▶ [EXERCISE DETAILS]:
From the listing below, copy only the lines running from the line that contains "box = obj.Shape.BoundBox" to the line that contains "if empty is", both included.

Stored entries
============================================================

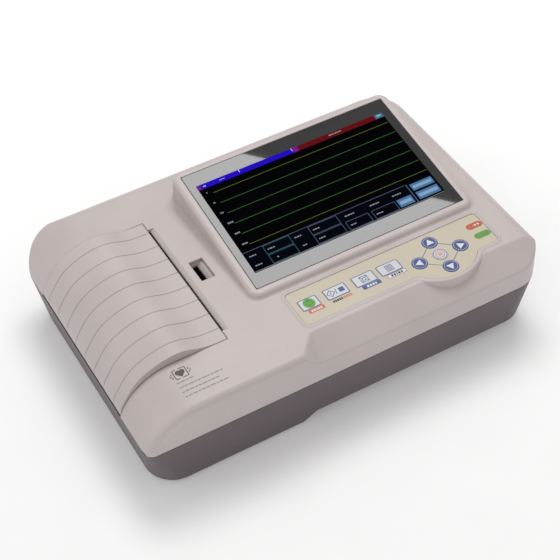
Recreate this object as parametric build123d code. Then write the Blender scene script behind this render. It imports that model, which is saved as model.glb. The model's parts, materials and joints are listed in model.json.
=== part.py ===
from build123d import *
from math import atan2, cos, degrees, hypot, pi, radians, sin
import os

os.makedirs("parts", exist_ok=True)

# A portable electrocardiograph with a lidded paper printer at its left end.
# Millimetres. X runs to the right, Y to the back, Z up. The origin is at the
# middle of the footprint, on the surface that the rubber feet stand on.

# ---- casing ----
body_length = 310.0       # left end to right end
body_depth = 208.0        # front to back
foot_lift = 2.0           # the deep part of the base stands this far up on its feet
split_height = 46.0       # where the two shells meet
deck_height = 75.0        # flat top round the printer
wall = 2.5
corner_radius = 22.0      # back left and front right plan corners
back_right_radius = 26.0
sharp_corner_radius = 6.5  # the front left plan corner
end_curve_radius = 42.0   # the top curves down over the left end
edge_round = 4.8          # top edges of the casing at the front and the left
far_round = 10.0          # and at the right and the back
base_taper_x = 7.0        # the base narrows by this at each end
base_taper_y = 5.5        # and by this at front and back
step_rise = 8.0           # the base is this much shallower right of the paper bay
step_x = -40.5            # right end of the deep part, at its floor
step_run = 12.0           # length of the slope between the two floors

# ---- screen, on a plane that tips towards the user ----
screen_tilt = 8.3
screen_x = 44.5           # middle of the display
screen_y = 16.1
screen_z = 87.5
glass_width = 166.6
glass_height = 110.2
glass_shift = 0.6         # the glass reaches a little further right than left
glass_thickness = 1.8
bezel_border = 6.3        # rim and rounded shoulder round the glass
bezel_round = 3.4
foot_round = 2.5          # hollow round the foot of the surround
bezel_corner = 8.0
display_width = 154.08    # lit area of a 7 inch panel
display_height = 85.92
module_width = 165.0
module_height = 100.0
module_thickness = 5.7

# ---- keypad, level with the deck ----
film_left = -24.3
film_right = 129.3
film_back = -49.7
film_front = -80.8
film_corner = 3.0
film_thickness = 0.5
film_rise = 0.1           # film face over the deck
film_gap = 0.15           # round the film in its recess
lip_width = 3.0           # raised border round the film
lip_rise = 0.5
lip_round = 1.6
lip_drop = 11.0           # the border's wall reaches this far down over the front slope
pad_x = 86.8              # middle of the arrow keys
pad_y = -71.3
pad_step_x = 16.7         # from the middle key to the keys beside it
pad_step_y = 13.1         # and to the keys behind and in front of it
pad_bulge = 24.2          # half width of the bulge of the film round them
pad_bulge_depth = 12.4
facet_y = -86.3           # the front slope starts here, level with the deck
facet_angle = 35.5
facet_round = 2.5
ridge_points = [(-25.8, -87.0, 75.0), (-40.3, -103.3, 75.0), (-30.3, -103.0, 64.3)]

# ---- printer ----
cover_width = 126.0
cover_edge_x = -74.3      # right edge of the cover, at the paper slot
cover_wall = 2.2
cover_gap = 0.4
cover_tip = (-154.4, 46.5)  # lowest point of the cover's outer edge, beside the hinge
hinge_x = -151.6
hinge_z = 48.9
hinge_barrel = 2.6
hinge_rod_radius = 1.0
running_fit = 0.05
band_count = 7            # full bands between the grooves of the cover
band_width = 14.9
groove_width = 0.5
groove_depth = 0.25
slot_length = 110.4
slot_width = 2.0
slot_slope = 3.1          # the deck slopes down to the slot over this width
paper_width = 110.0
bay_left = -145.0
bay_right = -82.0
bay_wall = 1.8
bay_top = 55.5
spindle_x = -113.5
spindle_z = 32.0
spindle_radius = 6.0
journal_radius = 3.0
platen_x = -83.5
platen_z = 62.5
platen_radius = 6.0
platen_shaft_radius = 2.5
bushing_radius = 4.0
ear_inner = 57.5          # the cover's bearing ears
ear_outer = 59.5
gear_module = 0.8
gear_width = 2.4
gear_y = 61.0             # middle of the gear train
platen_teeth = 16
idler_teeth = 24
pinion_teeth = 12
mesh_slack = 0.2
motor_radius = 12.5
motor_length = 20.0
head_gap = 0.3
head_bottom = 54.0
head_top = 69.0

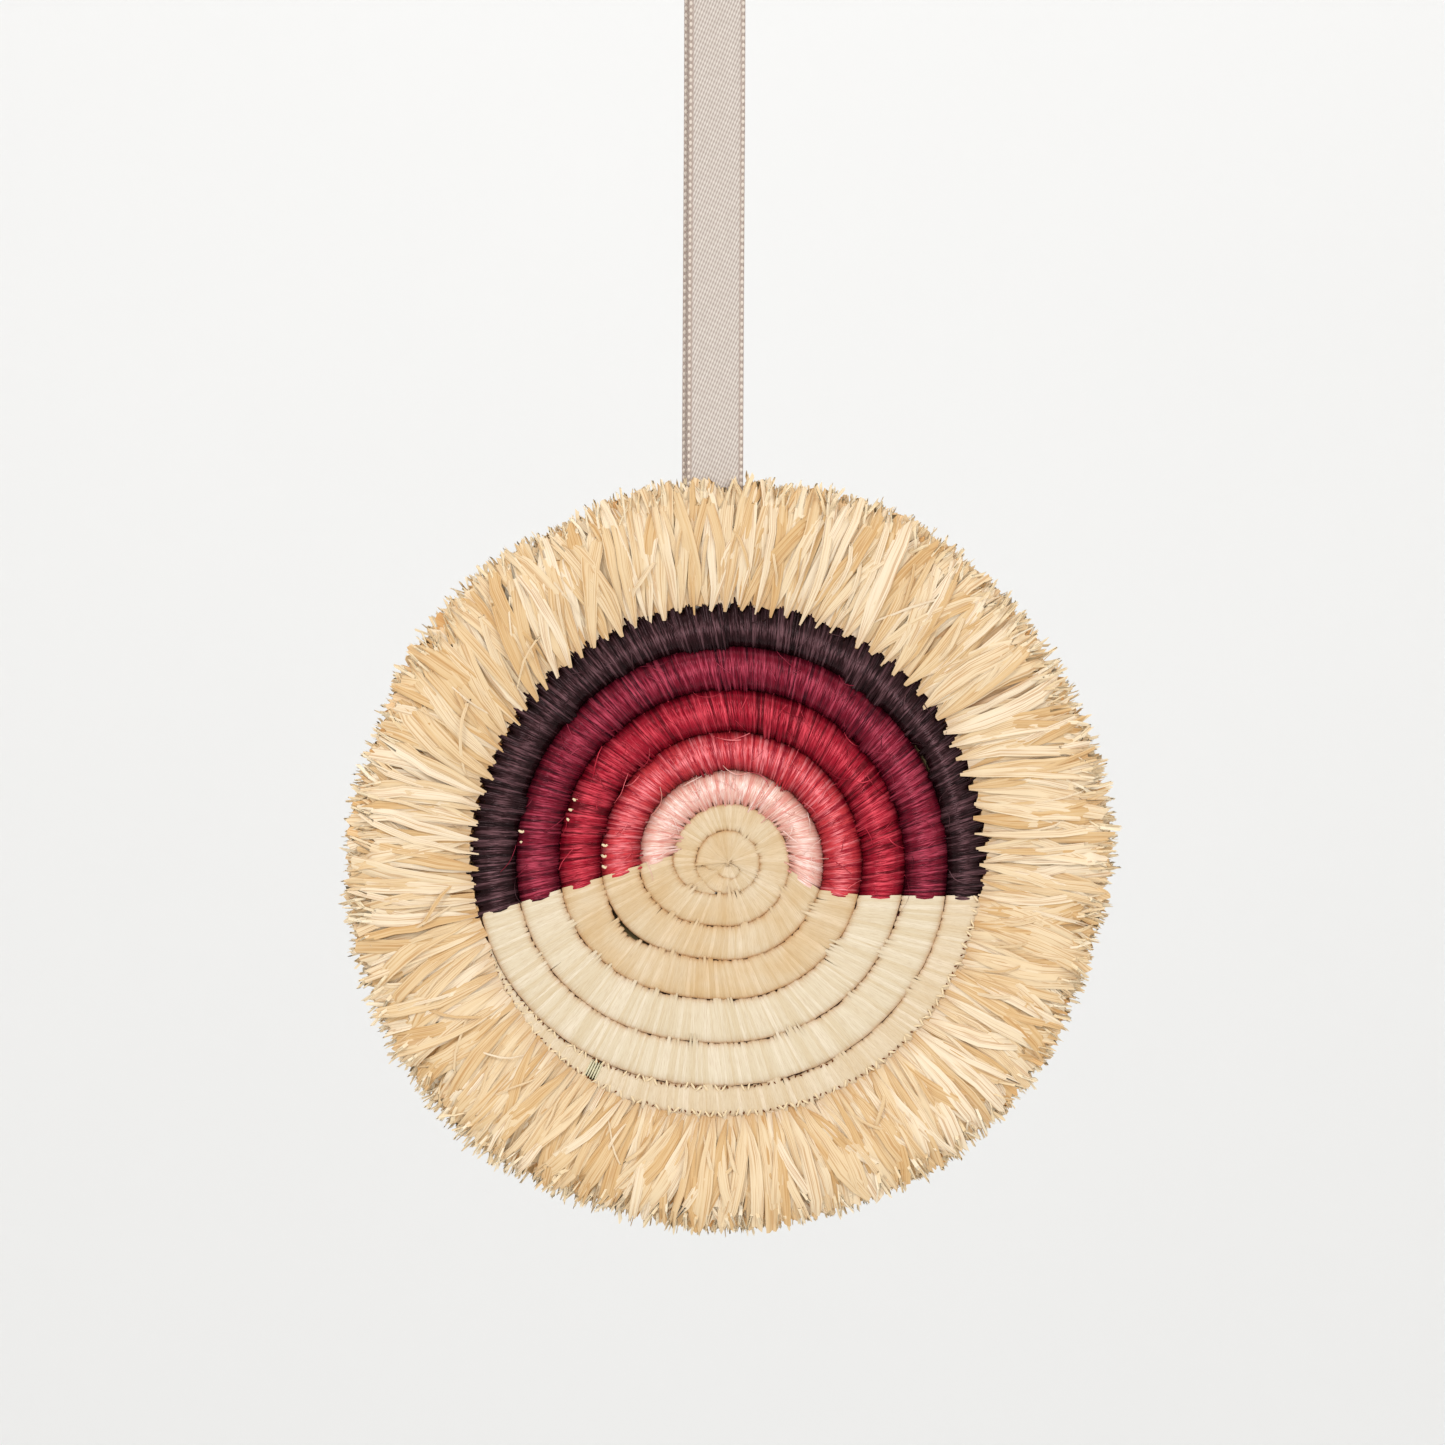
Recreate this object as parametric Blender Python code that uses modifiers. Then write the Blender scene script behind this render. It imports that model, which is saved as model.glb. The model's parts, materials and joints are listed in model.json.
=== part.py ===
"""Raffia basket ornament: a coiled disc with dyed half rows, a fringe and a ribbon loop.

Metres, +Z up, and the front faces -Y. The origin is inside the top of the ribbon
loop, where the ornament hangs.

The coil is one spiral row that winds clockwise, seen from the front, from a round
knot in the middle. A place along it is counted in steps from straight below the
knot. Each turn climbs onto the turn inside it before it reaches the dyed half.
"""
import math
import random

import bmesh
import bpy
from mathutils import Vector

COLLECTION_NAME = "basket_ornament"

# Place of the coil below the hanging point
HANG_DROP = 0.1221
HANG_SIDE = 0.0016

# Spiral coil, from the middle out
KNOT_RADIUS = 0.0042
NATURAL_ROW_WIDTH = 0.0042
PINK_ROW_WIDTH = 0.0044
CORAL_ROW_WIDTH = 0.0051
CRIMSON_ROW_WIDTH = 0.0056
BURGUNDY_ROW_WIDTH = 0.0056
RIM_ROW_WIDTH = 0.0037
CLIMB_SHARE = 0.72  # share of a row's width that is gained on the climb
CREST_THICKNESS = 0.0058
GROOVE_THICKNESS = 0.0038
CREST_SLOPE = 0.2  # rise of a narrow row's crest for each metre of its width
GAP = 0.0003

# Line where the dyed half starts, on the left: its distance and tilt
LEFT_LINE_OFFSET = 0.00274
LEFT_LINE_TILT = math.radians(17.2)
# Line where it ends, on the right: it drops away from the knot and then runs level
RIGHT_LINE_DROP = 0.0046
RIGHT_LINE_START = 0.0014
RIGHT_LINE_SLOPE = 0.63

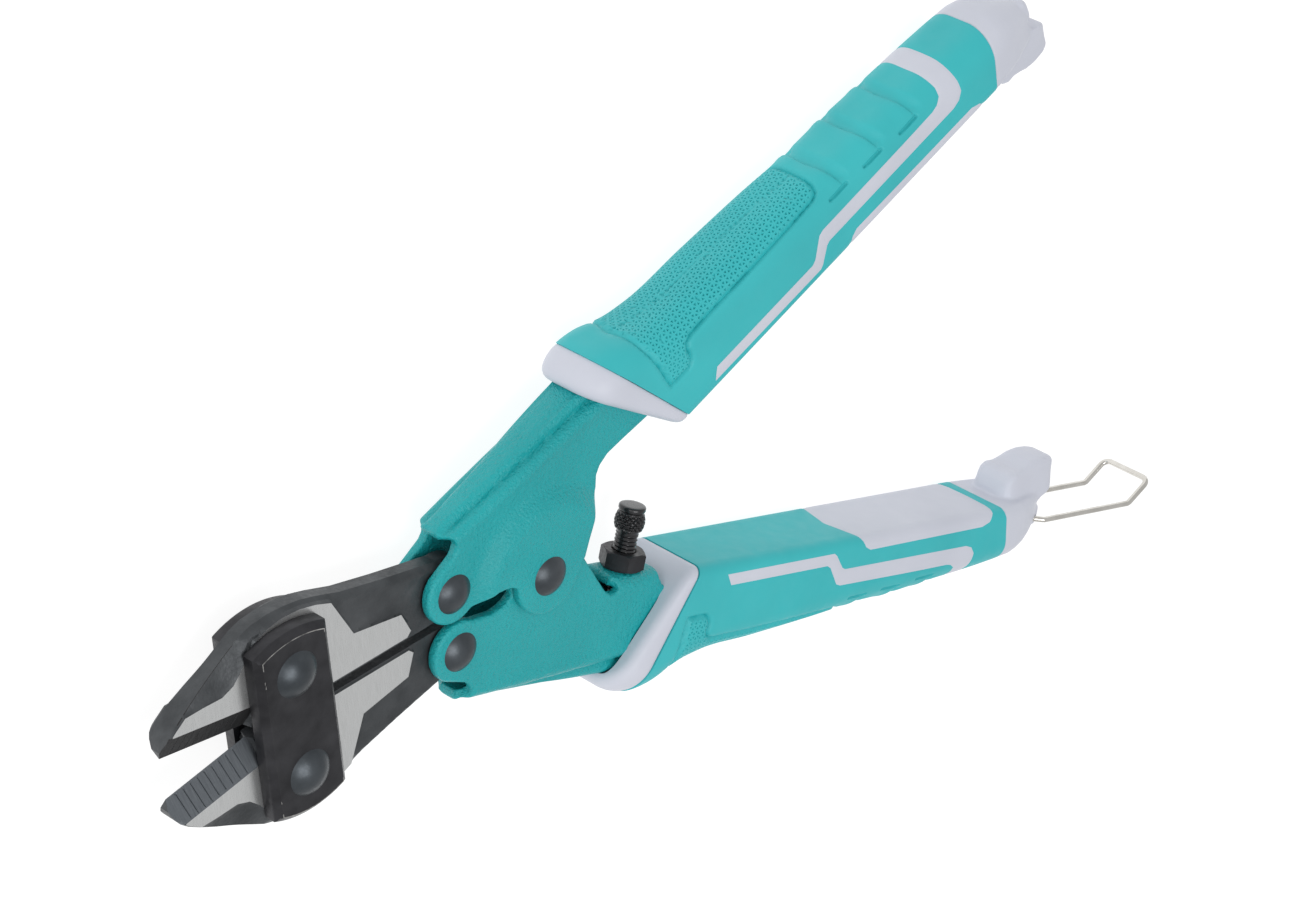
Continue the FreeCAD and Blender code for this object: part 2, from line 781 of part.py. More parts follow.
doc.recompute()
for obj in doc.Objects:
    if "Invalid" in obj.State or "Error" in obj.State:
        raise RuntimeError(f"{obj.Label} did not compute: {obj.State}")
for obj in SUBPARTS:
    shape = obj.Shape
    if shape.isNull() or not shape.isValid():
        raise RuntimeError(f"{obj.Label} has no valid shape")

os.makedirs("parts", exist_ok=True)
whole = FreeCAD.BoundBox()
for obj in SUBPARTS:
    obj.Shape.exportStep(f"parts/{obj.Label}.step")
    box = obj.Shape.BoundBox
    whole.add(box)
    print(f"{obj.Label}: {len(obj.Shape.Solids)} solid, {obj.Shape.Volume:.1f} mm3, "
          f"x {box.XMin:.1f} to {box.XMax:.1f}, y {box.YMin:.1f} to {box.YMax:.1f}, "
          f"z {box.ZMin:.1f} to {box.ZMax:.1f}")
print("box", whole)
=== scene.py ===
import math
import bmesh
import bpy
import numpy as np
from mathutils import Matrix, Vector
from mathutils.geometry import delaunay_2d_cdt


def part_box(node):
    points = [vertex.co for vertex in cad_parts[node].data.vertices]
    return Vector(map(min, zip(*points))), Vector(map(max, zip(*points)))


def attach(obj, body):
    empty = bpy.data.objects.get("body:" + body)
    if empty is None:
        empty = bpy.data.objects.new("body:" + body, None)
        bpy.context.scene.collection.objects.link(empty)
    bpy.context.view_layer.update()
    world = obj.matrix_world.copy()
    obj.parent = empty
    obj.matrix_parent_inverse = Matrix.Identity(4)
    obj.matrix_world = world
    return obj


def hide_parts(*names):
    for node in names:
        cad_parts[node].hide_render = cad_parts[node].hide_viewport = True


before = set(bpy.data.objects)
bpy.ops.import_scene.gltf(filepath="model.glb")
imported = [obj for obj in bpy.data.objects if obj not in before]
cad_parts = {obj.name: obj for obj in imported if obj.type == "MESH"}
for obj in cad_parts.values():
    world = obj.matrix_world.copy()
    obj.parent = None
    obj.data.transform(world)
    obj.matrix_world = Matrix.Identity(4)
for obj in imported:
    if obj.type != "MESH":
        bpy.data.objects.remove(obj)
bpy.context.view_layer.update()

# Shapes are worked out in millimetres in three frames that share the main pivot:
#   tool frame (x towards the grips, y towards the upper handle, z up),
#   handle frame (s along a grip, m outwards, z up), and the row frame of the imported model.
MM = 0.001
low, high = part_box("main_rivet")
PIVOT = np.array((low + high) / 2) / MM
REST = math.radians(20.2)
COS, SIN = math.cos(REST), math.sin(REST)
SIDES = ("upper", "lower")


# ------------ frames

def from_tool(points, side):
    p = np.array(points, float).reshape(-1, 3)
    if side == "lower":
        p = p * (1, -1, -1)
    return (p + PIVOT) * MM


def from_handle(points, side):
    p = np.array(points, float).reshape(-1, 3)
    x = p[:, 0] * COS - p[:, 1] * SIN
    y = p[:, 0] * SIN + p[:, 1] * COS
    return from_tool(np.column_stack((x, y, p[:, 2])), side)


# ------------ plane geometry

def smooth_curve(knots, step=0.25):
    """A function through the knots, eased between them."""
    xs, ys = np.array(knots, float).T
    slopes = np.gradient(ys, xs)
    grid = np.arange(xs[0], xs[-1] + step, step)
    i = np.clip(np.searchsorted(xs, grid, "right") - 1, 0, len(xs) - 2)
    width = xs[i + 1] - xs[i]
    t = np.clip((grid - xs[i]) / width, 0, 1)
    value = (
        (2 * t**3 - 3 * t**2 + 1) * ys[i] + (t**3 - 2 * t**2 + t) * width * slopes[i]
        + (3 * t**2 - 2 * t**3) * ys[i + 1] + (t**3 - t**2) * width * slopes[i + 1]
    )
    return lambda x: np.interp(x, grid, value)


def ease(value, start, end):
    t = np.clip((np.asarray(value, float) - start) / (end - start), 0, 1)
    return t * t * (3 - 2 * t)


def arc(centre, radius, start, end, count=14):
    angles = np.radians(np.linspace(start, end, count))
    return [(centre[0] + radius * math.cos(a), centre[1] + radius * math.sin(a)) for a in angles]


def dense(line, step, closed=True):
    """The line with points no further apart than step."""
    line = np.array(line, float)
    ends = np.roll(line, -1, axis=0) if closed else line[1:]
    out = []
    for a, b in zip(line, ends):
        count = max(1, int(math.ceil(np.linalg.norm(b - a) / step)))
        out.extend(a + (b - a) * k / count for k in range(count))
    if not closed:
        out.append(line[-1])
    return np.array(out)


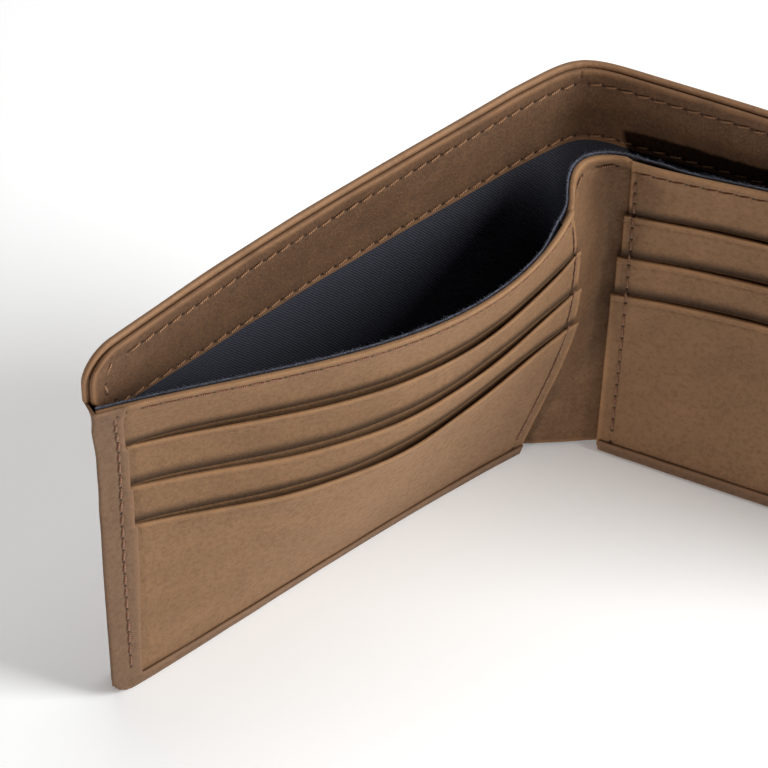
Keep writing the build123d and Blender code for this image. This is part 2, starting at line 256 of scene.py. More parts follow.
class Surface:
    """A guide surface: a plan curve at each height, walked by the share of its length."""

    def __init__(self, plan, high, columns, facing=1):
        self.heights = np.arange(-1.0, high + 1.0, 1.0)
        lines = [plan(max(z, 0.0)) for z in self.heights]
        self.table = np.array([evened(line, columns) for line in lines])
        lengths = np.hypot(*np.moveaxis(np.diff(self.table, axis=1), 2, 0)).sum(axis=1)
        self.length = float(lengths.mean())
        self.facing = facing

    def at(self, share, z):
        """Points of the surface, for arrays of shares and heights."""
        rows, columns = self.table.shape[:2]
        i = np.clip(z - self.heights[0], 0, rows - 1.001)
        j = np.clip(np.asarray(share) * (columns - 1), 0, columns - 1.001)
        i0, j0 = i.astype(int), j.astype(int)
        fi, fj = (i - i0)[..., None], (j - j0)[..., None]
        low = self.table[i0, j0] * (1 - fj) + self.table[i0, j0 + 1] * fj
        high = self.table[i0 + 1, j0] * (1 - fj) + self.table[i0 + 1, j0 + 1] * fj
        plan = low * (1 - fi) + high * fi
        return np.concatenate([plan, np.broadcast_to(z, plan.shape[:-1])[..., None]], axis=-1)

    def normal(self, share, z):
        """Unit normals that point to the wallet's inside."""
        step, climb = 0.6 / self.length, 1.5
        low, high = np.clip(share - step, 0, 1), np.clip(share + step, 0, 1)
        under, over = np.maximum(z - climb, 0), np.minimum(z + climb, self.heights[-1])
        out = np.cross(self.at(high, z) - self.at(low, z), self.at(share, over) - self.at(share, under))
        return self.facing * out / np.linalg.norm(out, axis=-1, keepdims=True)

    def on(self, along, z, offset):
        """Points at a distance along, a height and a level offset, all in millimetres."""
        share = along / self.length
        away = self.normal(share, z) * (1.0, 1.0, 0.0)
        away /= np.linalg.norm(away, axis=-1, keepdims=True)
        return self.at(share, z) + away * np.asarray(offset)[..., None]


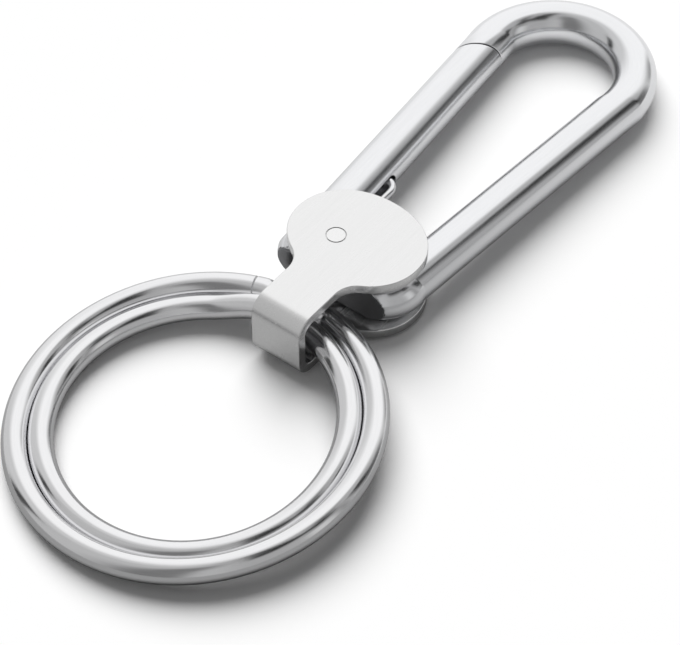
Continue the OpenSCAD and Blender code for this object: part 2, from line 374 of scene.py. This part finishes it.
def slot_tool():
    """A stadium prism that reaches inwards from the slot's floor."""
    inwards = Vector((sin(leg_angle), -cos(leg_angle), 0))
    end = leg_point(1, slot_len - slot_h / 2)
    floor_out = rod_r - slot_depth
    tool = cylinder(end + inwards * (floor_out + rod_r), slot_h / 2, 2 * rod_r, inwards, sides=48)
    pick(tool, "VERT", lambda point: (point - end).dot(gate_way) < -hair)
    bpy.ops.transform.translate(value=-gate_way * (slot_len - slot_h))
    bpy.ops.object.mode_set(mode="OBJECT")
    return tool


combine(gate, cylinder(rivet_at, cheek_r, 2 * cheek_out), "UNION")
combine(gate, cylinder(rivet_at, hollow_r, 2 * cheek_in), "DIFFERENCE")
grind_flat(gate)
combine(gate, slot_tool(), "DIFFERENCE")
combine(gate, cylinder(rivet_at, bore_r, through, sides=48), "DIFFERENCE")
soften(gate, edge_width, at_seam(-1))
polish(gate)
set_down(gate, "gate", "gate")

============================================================

▶ [EXPECTED ANSWER]:
    box = obj.Shape.BoundBox
    whole.add(box)
    print(f"{obj.Label}: {len(obj.Shape.Solids)} solid, {obj.Shape.Volume:.1f} mm3, "
          f"x {box.XMin:.1f} to {box.XMax:.1f}, y {box.YMin:.1f} to {box.YMax:.1f}, "
          f"z {box.ZMin:.1f} to {box.ZMax:.1f}")
print("box", whole)
=== scene.py ===
import math
import bmesh
import bpy
import numpy as np
from mathutils import Matrix, Vector
from mathutils.geometry import delaunay_2d_cdt


def part_box(node):
    points = [vertex.co for vertex in cad_parts[node].data.vertices]
    return Vector(map(min, zip(*points))), Vector(map(max, zip(*points)))


def attach(obj, body):
    empty = bpy.data.objects.get("body:" + body)
    if empty is None:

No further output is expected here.